───── DATASET SECTION ─────

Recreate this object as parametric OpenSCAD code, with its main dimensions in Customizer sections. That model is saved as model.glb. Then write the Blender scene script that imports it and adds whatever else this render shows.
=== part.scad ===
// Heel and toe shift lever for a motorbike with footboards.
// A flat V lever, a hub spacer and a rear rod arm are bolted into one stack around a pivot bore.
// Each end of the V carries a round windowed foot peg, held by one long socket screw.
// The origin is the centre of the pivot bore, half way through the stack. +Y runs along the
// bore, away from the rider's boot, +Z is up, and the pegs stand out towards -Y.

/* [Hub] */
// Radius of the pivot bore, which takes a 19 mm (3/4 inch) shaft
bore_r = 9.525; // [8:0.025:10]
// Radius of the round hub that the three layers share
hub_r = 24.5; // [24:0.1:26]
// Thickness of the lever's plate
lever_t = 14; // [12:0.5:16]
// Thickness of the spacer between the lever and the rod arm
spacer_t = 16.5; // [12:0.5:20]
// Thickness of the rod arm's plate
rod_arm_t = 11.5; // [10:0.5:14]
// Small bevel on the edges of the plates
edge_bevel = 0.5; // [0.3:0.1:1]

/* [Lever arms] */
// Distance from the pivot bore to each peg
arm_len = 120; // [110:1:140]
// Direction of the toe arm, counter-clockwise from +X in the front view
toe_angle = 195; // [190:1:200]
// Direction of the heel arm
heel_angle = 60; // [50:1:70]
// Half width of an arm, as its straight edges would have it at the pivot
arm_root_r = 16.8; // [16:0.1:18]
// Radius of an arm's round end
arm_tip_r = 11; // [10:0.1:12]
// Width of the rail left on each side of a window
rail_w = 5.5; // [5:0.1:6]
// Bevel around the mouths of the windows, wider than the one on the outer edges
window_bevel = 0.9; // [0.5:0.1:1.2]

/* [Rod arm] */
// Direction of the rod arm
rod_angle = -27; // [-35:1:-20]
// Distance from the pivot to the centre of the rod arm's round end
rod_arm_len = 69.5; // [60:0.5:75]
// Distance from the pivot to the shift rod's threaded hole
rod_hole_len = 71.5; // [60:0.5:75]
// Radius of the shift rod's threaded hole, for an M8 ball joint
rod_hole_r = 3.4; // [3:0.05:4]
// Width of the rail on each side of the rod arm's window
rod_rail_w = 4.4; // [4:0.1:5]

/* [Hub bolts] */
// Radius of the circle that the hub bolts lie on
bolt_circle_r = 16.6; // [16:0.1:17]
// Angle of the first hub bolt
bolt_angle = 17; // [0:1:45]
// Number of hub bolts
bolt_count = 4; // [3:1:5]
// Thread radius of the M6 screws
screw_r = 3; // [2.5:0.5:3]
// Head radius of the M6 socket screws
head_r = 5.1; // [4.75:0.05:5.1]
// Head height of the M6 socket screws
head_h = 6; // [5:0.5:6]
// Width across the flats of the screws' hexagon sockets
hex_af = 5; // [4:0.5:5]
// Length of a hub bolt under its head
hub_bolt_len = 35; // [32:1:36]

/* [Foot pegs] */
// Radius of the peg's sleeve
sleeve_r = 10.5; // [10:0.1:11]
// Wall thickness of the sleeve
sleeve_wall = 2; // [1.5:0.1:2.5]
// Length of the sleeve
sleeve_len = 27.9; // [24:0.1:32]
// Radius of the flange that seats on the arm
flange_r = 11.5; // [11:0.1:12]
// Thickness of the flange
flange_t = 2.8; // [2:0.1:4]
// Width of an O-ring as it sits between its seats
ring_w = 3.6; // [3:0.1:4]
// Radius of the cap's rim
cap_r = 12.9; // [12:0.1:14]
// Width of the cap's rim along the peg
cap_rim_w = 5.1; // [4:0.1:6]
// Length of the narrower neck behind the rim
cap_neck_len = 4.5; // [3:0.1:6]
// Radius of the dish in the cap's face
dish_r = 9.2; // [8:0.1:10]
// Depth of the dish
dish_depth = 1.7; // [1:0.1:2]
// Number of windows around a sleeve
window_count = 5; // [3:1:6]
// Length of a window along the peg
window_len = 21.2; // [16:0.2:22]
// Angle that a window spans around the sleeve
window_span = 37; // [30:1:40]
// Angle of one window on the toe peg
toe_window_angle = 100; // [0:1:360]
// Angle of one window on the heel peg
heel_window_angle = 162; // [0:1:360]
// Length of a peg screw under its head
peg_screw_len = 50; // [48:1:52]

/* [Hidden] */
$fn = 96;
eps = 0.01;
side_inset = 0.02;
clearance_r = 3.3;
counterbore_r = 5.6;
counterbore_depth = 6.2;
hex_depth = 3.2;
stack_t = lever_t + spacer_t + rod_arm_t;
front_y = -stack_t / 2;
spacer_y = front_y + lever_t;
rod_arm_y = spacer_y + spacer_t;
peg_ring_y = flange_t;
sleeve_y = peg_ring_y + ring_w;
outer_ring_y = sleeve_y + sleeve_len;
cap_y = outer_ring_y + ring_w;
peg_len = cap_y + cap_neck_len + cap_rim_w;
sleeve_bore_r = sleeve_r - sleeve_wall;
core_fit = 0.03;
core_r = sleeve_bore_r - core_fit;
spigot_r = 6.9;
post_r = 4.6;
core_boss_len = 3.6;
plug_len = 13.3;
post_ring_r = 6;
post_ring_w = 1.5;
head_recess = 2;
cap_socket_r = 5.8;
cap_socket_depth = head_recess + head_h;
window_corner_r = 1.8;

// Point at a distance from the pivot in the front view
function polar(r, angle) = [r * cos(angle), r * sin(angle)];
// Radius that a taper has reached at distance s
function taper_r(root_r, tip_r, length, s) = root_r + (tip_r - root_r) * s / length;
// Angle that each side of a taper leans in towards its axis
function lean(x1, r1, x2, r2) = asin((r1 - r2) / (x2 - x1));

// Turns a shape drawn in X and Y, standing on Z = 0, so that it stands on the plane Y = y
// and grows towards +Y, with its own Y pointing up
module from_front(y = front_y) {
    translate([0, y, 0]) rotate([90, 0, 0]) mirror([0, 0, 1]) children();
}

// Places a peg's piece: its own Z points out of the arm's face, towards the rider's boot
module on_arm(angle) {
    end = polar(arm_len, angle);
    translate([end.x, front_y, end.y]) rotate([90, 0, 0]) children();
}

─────

SHORT EXERCISE: Quote exactly the stretch of lines above that starts at the first one and ends at the line with "out towards -Y.", and nothing beyond it.

ANSWER TO THE PROBLEM:
Recreate this object as parametric OpenSCAD code, with its main dimensions in Customizer sections. That model is saved as model.glb. Then write the Blender scene script that imports it and adds whatever else this render shows.
=== part.scad ===
// Heel and toe shift lever for a motorbike with footboards.
// A flat V lever, a hub spacer and a rear rod arm are bolted into one stack around a pivot bore.
// Each end of the V carries a round windowed foot peg, held by one long socket screw.
// The origin is the centre of the pivot bore, half way through the stack. +Y runs along the
// bore, away from the rider's boot, +Z is up, and the pegs stand out towards -Y.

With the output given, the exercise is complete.